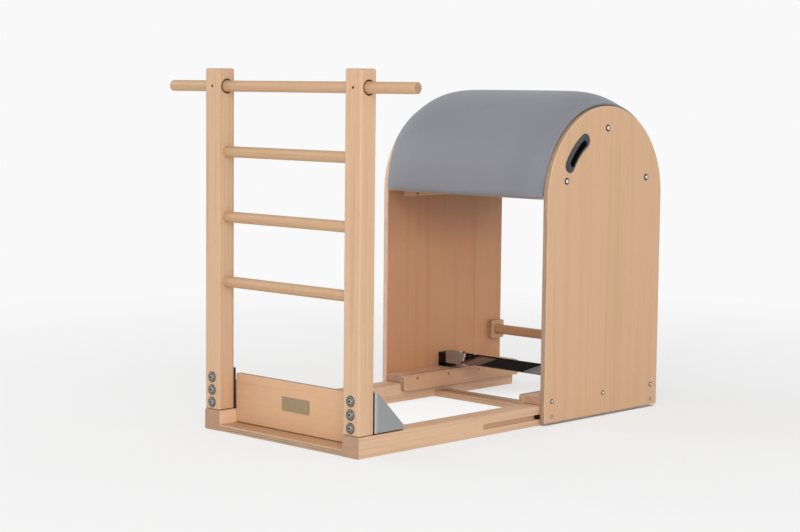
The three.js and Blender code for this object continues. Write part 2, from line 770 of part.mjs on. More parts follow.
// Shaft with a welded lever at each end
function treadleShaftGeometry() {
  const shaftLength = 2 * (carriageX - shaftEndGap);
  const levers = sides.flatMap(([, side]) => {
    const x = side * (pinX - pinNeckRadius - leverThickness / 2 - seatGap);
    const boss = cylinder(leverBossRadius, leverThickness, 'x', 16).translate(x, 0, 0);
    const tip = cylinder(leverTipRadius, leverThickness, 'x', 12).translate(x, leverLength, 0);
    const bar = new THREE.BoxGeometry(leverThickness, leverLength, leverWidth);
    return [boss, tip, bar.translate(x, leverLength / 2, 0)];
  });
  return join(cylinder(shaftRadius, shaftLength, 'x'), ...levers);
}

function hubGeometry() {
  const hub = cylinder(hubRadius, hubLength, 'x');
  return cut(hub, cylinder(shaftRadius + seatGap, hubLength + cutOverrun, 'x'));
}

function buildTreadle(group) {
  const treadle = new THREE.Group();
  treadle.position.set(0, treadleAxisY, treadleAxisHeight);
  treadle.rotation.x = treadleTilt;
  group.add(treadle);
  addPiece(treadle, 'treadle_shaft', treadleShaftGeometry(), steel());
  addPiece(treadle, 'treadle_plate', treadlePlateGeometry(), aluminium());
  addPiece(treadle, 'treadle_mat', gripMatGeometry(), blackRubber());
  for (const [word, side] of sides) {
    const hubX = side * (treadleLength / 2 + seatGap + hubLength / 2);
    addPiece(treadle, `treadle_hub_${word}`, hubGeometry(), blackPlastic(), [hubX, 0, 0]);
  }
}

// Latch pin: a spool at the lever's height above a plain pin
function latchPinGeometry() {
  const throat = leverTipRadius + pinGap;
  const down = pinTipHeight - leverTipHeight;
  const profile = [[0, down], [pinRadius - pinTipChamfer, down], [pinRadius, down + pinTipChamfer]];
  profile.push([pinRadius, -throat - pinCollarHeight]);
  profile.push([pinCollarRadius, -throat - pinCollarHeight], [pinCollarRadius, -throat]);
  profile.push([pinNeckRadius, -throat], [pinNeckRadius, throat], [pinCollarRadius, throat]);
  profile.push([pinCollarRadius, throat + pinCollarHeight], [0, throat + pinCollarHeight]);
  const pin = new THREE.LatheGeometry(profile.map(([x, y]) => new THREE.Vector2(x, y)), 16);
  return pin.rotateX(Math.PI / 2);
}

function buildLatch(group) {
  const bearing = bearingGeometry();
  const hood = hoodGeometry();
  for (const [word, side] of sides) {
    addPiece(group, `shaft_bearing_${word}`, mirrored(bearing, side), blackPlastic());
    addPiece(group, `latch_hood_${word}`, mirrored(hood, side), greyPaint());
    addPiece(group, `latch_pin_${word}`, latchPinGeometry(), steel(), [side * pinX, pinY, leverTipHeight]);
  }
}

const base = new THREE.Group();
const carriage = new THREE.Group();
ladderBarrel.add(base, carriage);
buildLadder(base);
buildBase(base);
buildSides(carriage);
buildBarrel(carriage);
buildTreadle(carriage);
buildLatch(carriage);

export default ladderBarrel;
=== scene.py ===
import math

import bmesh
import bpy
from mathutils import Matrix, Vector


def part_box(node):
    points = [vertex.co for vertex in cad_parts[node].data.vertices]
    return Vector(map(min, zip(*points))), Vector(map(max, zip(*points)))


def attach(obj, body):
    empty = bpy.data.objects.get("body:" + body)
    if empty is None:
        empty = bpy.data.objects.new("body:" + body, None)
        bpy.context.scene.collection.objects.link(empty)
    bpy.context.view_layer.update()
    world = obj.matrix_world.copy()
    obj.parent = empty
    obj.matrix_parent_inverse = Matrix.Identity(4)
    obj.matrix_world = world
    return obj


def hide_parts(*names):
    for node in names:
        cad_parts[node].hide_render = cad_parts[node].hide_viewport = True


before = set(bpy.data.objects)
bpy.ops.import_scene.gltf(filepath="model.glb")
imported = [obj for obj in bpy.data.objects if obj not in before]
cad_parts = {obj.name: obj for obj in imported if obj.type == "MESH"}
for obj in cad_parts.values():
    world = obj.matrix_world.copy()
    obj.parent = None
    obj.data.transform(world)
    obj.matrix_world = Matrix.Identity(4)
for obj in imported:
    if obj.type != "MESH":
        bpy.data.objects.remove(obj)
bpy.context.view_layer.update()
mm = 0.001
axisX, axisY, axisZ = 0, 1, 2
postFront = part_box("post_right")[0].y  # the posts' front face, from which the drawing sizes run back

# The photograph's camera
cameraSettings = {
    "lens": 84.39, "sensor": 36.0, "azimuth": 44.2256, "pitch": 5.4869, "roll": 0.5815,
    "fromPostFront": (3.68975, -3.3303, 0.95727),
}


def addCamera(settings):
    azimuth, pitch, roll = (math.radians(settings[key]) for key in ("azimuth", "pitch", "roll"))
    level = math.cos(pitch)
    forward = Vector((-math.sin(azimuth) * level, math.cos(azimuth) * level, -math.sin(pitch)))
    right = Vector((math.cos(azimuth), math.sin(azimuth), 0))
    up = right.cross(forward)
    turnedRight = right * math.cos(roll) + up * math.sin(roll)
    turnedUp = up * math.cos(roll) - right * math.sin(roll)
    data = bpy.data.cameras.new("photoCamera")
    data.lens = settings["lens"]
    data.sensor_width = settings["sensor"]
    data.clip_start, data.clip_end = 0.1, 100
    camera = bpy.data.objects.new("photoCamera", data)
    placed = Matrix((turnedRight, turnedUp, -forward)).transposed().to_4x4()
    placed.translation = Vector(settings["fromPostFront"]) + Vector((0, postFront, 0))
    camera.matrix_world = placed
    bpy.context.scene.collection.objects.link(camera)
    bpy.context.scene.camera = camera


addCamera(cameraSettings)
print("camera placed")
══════
Give the listing above again, word for word.

### Result below
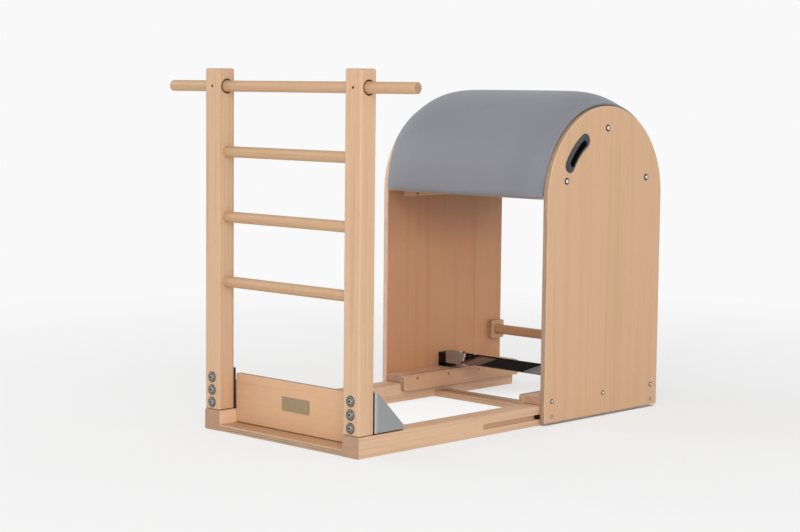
The three.js and Blender code for this object continues. Write part 2, from line 770 of part.mjs on. More parts follow.
// Shaft with a welded lever at each end
function treadleShaftGeometry() {
  const shaftLength = 2 * (carriageX - shaftEndGap);
  const levers = sides.flatMap(([, side]) => {
    const x = side * (pinX - pinNeckRadius - leverThickness / 2 - seatGap);
    const boss = cylinder(leverBossRadius, leverThickness, 'x', 16).translate(x, 0, 0);
    const tip = cylinder(leverTipRadius, leverThickness, 'x', 12).translate(x, leverLength, 0);
    const bar = new THREE.BoxGeometry(leverThickness, leverLength, leverWidth);
    return [boss, tip, bar.translate(x, leverLength / 2, 0)];
  });
  return join(cylinder(shaftRadius, shaftLength, 'x'), ...levers);
}

function hubGeometry() {
  const hub = cylinder(hubRadius, hubLength, 'x');
  return cut(hub, cylinder(shaftRadius + seatGap, hubLength + cutOverrun, 'x'));
}

function buildTreadle(group) {
  const treadle = new THREE.Group();
  treadle.position.set(0, treadleAxisY, treadleAxisHeight);
  treadle.rotation.x = treadleTilt;
  group.add(treadle);
  addPiece(treadle, 'treadle_shaft', treadleShaftGeometry(), steel());
  addPiece(treadle, 'treadle_plate', treadlePlateGeometry(), aluminium());
  addPiece(treadle, 'treadle_mat', gripMatGeometry(), blackRubber());
  for (const [word, side] of sides) {
    const hubX = side * (treadleLength / 2 + seatGap + hubLength / 2);
    addPiece(treadle, `treadle_hub_${word}`, hubGeometry(), blackPlastic(), [hubX, 0, 0]);
  }
}

// Latch pin: a spool at the lever's height above a plain pin
function latchPinGeometry() {
  const throat = leverTipRadius + pinGap;
  const down = pinTipHeight - leverTipHeight;
  const profile = [[0, down], [pinRadius - pinTipChamfer, down], [pinRadius, down + pinTipChamfer]];
  profile.push([pinRadius, -throat - pinCollarHeight]);
  profile.push([pinCollarRadius, -throat - pinCollarHeight], [pinCollarRadius, -throat]);
  profile.push([pinNeckRadius, -throat], [pinNeckRadius, throat], [pinCollarRadius, throat]);
  profile.push([pinCollarRadius, throat + pinCollarHeight], [0, throat + pinCollarHeight]);
  const pin = new THREE.LatheGeometry(profile.map(([x, y]) => new THREE.Vector2(x, y)), 16);
  return pin.rotateX(Math.PI / 2);
}

function buildLatch(group) {
  const bearing = bearingGeometry();
  const hood = hoodGeometry();
  for (const [word, side] of sides) {
    addPiece(group, `shaft_bearing_${word}`, mirrored(bearing, side), blackPlastic());
    addPiece(group, `latch_hood_${word}`, mirrored(hood, side), greyPaint());
    addPiece(group, `latch_pin_${word}`, latchPinGeometry(), steel(), [side * pinX, pinY, leverTipHeight]);
  }
}

const base = new THREE.Group();
const carriage = new THREE.Group();
ladderBarrel.add(base, carriage);
buildLadder(base);
buildBase(base);
buildSides(carriage);
buildBarrel(carriage);
buildTreadle(carriage);
buildLatch(carriage);

export default ladderBarrel;
=== scene.py ===
import math

import bmesh
import bpy
from mathutils import Matrix, Vector


def part_box(node):
    points = [vertex.co for vertex in cad_parts[node].data.vertices]
    return Vector(map(min, zip(*points))), Vector(map(max, zip(*points)))


def attach(obj, body):
    empty = bpy.data.objects.get("body:" + body)
    if empty is None:
        empty = bpy.data.objects.new("body:" + body, None)
        bpy.context.scene.collection.objects.link(empty)
    bpy.context.view_layer.update()
    world = obj.matrix_world.copy()
    obj.parent = empty
    obj.matrix_parent_inverse = Matrix.Identity(4)
    obj.matrix_world = world
    return obj


def hide_parts(*names):
    for node in names:
        cad_parts[node].hide_render = cad_parts[node].hide_viewport = True


before = set(bpy.data.objects)
bpy.ops.import_scene.gltf(filepath="model.glb")
imported = [obj for obj in bpy.data.objects if obj not in before]
cad_parts = {obj.name: obj for obj in imported if obj.type == "MESH"}
for obj in cad_parts.values():
    world = obj.matrix_world.copy()
    obj.parent = None
    obj.data.transform(world)
    obj.matrix_world = Matrix.Identity(4)
for obj in imported:
    if obj.type != "MESH":
        bpy.data.objects.remove(obj)
bpy.context.view_layer.update()
mm = 0.001
axisX, axisY, axisZ = 0, 1, 2
postFront = part_box("post_right")[0].y  # the posts' front face, from which the drawing sizes run back

# The photograph's camera
cameraSettings = {
    "lens": 84.39, "sensor": 36.0, "azimuth": 44.2256, "pitch": 5.4869, "roll": 0.5815,
    "fromPostFront": (3.68975, -3.3303, 0.95727),
}


def addCamera(settings):
    azimuth, pitch, roll = (math.radians(settings[key]) for key in ("azimuth", "pitch", "roll"))
    level = math.cos(pitch)
    forward = Vector((-math.sin(azimuth) * level, math.cos(azimuth) * level, -math.sin(pitch)))
    right = Vector((math.cos(azimuth), math.sin(azimuth), 0))
    up = right.cross(forward)
    turnedRight = right * math.cos(roll) + up * math.sin(roll)
    turnedUp = up * math.cos(roll) - right * math.sin(roll)
    data = bpy.data.cameras.new("photoCamera")
    data.lens = settings["lens"]
    data.sensor_width = settings["sensor"]
    data.clip_start, data.clip_end = 0.1, 100
    camera = bpy.data.objects.new("photoCamera", data)
    placed = Matrix((turnedRight, turnedUp, -forward)).transposed().to_4x4()
    placed.translation = Vector(settings["fromPostFront"]) + Vector((0, postFront, 0))
    camera.matrix_world = placed
    bpy.context.scene.collection.objects.link(camera)
    bpy.context.scene.camera = camera


addCamera(cameraSettings)
print("camera placed")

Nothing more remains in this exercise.